- Traditional Chinese: 危機
- Simplified Chinese: 危机
- Hanyu Pinyin: wēijī (Mainland); wéijī (Taiwan);

Standard Mandarin
- Hanyu Pinyin: wēijī (Mainland); wéijī (Taiwan);
- Bopomofo: ㄨㄟ ㄐㄧ (Mainland); ㄨㄟˊ ㄐㄧ (Taiwan);
- Gwoyeu Romatzyh: ueiji (Mainland); weiji (Taiwan);
- Wade–Giles: wei^{1}-chi^{1} (Mainland); wei^{2}-chi^{1} (Taiwan);

= Chinese word for crisis =

Linguistic misconception

In Western popular culture, the Chinese word for crisis (危機 (危机, wēijī, wéijī)) is often incorrectly said to comprise two Chinese characters meaning 'danger' (wēi, 危) and 'opportunity' (jī, 机 (機)). The second character is a component of the Chinese word for opportunity (jīhuì, 机会 (機會)), but has multiple meanings, and in isolation means something more like 'change point' or inflection point. The mistaken etymology became a trope after it was used by John F. Kennedy in his presidential campaign speeches and has been widely repeated in business, education, politics and the press in the United States.

==Origins==

Sinologist Victor H. Mair of the University of Pennsylvania stated that the popular interpretation of weiji as "danger" plus "opportunity" is a "widespread public misperception" in the English-speaking world. The first character wēi (危) does indeed mean "dangerous" or "precarious", but the second character jī (机 (機)) is highly polysemous. It is argued that jī does not mean "opportunity" in this case, but something more like "change point". The confusion likely arises from the fact that the character for jī is a component of the Chinese word for "opportunity", jīhuì (机会 (機會)).

==History==
American linguist Benjamin Zimmer has traced mentions in English of the Chinese term for crisis as far as an anonymous editorial in a 1938 journal for missionaries in China. The American public intellectual Lewis Mumford contributed to the spread of this idea in 1944 when he wrote: "The Chinese symbol for crisis is composed of two elements: one signifies danger and the other opportunity." However, its use likely gained momentum in the United States after John F. Kennedy employed this trope in presidential campaign speeches in 1959 and 1960, possibly paraphrasing Mumford: "In the Chinese language, the word "crisis" is composed of two characters, one representing danger and the other, opportunity."

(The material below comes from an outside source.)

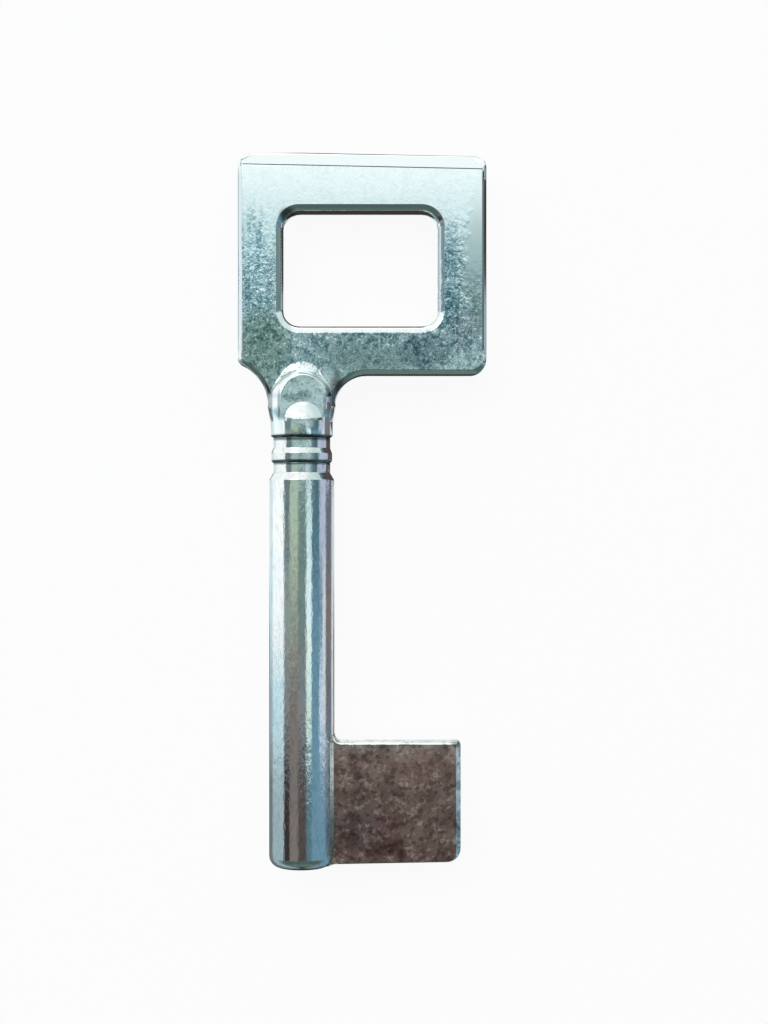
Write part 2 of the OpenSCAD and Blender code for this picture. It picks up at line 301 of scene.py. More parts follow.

The word has since become a staple meme for American business consultants and motivational speakers, as well as gaining popularity in educational institutions, politics and the popular press. For example, in 2007, Secretary of State Condoleezza Rice applied it during Middle East peace talks. Former Vice President Al Gore has done so numerous times, such as in testimony before the U.S. House of Representatives, in the introduction of An Inconvenient Truth, and in his Nobel Peace Prize acceptance lecture.

Benjamin Zimmer attributes the appeal of this anecdote to its "handiness" as a rhetorical device and optimistic "call to action", as well as to "wishful thinking".